___ TASK DATA ___

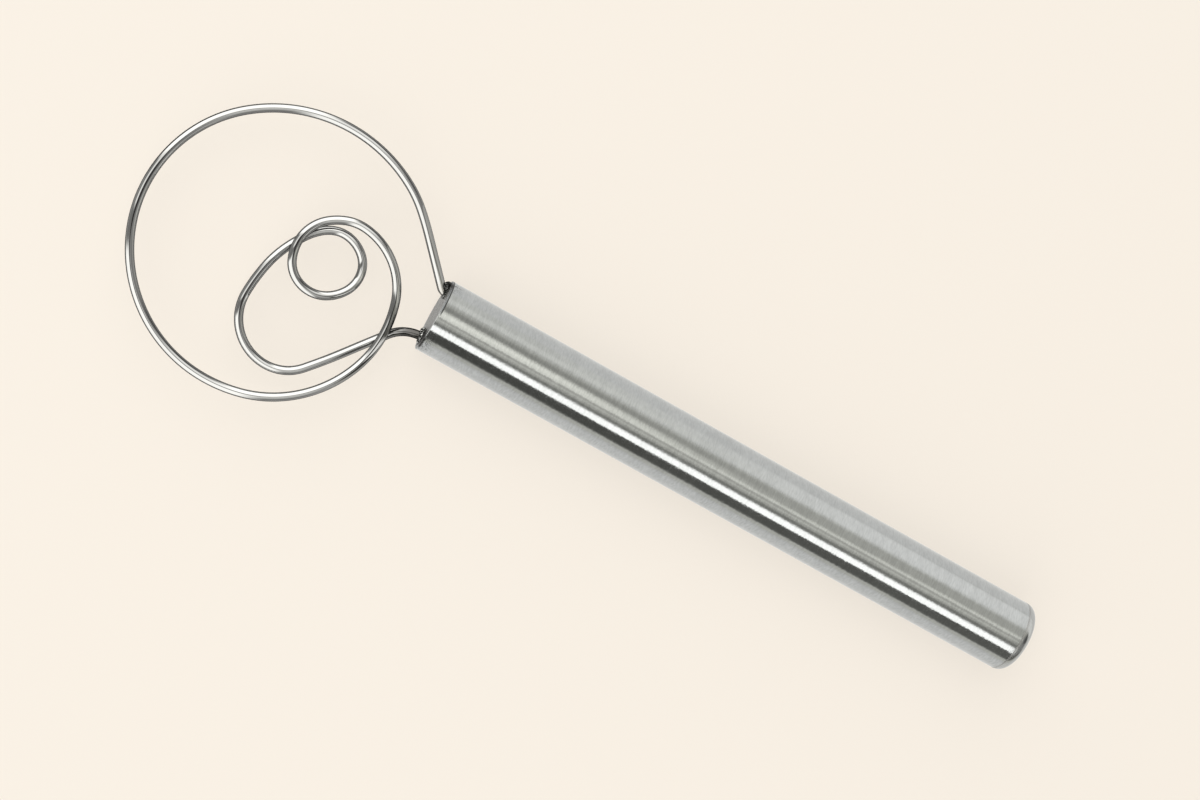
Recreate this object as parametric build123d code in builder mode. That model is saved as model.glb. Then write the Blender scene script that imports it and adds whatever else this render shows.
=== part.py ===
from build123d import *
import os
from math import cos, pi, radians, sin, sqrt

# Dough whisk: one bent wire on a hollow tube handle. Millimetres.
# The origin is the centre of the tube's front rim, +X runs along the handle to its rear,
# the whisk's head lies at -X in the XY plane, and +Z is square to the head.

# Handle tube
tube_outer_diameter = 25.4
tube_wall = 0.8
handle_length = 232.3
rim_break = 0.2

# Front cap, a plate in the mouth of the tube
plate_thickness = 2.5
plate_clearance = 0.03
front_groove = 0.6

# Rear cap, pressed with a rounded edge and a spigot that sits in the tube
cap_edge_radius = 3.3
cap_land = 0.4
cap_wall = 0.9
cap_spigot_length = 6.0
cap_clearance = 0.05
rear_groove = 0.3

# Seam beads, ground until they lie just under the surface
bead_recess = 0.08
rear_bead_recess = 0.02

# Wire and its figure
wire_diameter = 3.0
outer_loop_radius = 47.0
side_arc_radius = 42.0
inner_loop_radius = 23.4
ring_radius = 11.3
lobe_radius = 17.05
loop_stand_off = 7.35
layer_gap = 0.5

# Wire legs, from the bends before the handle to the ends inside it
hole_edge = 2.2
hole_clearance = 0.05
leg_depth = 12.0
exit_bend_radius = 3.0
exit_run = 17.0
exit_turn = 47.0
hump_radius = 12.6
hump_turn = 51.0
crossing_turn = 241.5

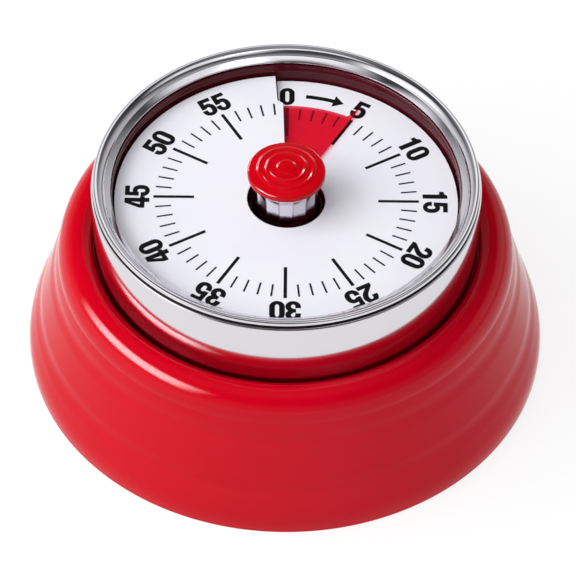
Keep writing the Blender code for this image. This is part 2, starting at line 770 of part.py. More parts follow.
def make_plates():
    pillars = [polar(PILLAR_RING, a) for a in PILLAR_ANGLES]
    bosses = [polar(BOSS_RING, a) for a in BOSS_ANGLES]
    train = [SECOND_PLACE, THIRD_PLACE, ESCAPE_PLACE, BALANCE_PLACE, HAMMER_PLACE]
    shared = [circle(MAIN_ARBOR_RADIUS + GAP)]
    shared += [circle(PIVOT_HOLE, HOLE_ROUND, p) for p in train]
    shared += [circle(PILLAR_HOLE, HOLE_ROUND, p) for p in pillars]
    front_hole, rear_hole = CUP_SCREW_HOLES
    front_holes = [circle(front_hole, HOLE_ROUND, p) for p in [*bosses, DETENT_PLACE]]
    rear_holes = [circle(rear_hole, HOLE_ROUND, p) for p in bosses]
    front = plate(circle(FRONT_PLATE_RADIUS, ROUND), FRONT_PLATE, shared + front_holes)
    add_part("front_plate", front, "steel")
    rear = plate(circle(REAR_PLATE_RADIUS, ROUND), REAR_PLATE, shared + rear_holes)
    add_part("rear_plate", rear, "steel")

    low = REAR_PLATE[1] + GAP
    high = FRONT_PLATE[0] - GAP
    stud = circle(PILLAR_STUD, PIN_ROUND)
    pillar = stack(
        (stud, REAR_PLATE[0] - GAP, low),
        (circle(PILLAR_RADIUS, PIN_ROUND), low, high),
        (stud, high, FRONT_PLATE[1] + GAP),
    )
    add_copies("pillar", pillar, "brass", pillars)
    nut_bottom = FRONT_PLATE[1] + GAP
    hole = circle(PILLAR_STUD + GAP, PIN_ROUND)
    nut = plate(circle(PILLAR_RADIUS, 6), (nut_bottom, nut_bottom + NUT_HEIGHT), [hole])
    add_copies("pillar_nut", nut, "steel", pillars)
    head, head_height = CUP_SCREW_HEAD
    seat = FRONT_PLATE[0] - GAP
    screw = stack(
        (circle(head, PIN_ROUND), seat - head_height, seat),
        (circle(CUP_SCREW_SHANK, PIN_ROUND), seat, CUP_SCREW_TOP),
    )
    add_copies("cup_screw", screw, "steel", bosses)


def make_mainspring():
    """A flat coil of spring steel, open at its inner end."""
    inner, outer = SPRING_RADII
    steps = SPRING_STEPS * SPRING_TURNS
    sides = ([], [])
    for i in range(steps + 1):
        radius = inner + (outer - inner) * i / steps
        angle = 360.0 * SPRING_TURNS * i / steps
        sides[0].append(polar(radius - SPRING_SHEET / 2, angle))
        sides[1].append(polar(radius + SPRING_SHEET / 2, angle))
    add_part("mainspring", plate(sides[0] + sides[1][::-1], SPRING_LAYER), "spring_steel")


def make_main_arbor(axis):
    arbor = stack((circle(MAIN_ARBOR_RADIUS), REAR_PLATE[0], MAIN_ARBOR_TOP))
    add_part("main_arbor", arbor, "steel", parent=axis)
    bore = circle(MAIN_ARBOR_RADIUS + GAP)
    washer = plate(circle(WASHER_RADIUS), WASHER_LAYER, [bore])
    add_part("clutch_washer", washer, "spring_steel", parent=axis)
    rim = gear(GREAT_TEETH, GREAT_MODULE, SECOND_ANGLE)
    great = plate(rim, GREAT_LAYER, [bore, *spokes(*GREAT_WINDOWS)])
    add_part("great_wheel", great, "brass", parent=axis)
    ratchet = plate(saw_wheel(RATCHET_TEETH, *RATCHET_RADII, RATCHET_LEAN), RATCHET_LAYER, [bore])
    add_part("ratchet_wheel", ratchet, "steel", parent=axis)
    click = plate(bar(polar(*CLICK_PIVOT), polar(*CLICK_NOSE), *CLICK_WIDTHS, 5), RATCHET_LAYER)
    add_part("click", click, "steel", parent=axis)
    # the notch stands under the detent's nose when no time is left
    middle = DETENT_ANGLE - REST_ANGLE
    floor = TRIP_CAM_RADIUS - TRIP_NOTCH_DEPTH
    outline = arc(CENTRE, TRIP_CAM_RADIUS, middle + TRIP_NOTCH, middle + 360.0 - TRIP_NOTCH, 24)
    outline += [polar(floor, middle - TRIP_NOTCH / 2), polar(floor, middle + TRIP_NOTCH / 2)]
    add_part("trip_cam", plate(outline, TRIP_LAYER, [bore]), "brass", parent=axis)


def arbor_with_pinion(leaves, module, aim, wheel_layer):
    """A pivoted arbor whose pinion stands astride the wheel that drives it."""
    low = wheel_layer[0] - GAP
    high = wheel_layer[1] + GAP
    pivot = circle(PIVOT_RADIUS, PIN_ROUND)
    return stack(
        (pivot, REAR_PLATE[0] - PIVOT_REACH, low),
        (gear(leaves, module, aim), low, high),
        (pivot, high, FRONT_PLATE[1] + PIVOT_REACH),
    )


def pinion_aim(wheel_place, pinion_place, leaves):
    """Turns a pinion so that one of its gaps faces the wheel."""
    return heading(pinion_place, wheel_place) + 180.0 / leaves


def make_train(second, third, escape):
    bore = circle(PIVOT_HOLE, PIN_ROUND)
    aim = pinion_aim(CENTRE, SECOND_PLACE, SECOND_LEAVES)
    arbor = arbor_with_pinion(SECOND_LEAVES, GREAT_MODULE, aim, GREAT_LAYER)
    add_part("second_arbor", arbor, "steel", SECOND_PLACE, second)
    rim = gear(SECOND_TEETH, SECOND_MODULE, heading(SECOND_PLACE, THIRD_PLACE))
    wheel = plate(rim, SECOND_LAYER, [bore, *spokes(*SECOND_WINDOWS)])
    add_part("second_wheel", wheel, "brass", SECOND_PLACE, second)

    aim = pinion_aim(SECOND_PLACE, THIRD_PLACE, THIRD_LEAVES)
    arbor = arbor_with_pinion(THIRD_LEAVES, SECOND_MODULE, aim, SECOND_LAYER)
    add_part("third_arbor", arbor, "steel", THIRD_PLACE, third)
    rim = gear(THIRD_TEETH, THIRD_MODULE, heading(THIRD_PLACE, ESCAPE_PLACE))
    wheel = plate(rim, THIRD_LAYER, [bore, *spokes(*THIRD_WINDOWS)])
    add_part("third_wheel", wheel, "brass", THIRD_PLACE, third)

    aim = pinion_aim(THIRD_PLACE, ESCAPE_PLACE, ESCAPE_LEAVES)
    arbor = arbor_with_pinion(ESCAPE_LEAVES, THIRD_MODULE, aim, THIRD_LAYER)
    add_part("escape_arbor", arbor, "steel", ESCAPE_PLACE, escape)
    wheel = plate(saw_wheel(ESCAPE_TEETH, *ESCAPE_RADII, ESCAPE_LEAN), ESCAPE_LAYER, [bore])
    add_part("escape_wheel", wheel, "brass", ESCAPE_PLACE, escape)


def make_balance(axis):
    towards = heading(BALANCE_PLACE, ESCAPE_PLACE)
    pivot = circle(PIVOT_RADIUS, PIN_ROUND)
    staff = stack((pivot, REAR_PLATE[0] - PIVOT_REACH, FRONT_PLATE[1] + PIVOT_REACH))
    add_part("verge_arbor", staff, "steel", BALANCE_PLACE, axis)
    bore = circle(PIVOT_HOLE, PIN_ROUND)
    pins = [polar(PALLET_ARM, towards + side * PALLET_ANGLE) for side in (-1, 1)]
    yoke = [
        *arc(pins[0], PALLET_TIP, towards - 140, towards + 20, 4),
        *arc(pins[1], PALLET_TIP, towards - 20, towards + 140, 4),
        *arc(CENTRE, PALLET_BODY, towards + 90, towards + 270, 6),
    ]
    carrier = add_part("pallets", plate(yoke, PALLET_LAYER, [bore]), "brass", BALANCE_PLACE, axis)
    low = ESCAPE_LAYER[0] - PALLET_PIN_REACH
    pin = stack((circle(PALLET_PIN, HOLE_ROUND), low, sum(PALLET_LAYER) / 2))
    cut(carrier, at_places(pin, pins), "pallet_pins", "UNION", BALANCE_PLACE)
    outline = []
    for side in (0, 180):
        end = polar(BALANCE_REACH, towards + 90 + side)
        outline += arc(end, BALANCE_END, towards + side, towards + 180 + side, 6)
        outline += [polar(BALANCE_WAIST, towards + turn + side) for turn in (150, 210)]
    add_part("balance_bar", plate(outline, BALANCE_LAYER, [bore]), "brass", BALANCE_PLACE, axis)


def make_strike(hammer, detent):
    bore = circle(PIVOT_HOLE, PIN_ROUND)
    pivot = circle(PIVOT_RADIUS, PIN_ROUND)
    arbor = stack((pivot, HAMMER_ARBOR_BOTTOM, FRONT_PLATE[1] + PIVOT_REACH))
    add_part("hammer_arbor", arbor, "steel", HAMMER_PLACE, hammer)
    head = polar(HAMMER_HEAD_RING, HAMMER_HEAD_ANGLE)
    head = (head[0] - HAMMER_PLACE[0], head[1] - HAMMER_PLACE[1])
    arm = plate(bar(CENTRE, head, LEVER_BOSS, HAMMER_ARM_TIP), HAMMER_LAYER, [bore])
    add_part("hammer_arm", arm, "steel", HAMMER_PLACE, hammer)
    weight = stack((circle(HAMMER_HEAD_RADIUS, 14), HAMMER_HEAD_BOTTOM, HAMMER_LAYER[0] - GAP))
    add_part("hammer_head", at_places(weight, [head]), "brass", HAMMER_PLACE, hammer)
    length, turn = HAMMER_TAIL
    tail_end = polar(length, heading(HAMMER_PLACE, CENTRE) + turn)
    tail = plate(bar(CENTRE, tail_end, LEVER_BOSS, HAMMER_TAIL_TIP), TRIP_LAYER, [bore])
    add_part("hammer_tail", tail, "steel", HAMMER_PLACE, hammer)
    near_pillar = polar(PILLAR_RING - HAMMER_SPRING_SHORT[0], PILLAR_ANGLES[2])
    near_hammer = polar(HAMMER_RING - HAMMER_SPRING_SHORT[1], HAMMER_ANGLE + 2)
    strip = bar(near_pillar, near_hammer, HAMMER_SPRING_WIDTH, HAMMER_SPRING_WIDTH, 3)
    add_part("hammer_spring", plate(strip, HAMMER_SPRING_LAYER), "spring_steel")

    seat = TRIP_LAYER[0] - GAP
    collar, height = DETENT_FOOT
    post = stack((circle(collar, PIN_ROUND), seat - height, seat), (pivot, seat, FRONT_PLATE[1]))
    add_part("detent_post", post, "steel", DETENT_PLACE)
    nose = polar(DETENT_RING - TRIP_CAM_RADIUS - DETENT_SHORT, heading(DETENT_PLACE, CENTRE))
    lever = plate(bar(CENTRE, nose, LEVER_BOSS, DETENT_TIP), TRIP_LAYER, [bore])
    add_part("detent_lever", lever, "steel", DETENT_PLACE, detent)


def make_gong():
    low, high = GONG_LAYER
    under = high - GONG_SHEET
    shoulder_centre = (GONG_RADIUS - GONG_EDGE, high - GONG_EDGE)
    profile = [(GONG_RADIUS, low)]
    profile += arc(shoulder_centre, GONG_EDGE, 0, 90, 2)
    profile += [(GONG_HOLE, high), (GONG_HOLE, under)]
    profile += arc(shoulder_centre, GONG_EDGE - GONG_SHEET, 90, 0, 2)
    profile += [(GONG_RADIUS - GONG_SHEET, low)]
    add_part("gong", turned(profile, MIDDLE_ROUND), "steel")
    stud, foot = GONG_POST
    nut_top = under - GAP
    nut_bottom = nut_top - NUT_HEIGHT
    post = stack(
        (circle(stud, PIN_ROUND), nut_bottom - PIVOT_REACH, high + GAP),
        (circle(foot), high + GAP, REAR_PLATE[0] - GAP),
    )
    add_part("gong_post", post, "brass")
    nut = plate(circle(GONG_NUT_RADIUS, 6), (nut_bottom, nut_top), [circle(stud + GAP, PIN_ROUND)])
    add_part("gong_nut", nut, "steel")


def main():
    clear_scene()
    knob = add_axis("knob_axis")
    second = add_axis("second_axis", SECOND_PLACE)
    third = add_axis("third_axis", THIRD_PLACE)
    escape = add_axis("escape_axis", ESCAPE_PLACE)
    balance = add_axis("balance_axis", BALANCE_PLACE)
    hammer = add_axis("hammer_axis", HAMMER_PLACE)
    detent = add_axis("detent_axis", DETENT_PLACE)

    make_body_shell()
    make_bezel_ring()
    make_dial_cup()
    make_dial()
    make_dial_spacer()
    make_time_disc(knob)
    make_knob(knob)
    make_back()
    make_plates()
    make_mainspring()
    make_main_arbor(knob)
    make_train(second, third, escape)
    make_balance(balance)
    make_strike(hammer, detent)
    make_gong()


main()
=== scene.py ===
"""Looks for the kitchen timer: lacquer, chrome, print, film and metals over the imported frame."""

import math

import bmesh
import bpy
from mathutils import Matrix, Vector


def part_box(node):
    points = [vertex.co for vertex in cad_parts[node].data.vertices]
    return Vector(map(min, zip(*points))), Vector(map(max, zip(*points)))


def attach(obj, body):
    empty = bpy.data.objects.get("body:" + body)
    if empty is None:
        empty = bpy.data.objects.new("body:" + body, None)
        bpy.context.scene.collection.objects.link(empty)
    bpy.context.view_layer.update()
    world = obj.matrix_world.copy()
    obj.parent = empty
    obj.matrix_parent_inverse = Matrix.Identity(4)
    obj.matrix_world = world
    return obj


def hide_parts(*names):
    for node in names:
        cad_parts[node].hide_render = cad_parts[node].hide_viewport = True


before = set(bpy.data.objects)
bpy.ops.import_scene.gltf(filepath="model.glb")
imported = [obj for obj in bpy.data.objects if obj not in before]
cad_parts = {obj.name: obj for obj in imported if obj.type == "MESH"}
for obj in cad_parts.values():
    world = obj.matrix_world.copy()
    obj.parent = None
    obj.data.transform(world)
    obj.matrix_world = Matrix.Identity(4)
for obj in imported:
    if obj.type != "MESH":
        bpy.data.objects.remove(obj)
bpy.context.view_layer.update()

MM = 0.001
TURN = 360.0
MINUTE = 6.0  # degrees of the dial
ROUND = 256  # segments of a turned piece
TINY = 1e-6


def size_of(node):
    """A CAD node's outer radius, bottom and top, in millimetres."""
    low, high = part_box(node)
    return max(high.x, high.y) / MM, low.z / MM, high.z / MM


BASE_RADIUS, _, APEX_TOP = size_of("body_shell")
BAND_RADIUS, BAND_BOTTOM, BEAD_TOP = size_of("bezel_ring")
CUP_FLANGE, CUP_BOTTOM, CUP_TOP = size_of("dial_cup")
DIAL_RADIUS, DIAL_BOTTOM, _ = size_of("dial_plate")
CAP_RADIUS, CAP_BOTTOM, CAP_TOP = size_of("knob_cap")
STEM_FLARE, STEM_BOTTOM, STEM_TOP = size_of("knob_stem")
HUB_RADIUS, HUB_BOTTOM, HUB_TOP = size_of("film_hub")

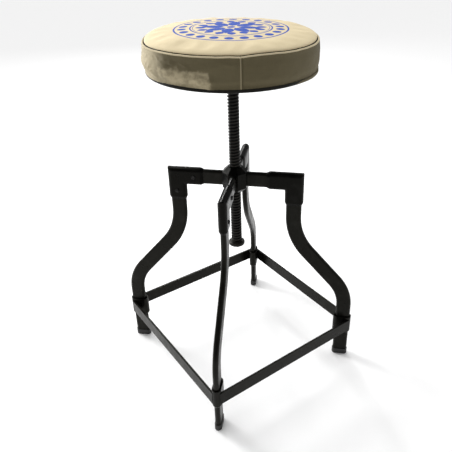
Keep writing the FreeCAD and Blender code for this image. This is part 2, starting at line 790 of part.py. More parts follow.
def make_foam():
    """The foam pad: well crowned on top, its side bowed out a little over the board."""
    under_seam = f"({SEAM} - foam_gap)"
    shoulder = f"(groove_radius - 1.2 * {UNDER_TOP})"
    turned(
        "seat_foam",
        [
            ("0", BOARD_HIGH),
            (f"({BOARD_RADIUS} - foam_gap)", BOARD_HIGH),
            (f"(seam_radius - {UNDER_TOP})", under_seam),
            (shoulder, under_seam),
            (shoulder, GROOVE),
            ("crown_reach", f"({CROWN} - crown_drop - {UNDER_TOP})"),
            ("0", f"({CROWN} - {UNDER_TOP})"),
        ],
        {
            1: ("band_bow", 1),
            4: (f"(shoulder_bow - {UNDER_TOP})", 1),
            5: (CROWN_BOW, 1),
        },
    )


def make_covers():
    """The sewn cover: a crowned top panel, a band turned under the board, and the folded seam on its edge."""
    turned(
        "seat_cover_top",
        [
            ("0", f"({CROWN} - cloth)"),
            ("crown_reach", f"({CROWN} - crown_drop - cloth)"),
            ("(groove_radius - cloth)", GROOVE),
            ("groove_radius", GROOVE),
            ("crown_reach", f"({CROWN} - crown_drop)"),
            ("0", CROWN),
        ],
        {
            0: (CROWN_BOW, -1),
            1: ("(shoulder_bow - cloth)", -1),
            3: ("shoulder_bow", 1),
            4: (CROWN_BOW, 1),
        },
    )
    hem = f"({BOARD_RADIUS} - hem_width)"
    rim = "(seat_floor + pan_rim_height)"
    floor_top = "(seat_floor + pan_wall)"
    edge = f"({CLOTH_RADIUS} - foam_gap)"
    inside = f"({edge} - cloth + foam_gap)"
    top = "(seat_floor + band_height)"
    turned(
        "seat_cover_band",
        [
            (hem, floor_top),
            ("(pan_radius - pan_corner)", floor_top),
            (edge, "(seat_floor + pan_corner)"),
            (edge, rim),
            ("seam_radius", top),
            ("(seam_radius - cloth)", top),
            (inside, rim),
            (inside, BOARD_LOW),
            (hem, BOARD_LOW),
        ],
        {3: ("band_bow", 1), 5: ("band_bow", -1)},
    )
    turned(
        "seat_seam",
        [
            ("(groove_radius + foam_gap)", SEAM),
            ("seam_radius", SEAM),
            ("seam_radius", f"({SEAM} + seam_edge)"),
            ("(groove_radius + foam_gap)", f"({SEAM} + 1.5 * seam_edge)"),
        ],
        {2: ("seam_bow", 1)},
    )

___

> _PROBLEM DESCRIPTION_
In the listing above, find the line containing "make_body_shell()" and the line containing "obj.parent = empty". Output them and every line between, exactly, and nothing else.

> _CORRECT ANSWER_
    make_body_shell()
    make_bezel_ring()
    make_dial_cup()
    make_dial()
    make_dial_spacer()
    make_time_disc(knob)
    make_knob(knob)
    make_back()
    make_plates()
    make_mainspring()
    make_main_arbor(knob)
    make_train(second, third, escape)
    make_balance(balance)
    make_strike(hammer, detent)
    make_gong()


main()
=== scene.py ===
"""Looks for the kitchen timer: lacquer, chrome, print, film and metals over the imported frame."""

import math

import bmesh
import bpy
from mathutils import Matrix, Vector


def part_box(node):
    points = [vertex.co for vertex in cad_parts[node].data.vertices]
    return Vector(map(min, zip(*points))), Vector(map(max, zip(*points)))


def attach(obj, body):
    empty = bpy.data.objects.get("body:" + body)
    if empty is None:
        empty = bpy.data.objects.new("body:" + body, None)
        bpy.context.scene.collection.objects.link(empty)
    bpy.context.view_layer.update()
    world = obj.matrix_world.copy()
    obj.parent = empty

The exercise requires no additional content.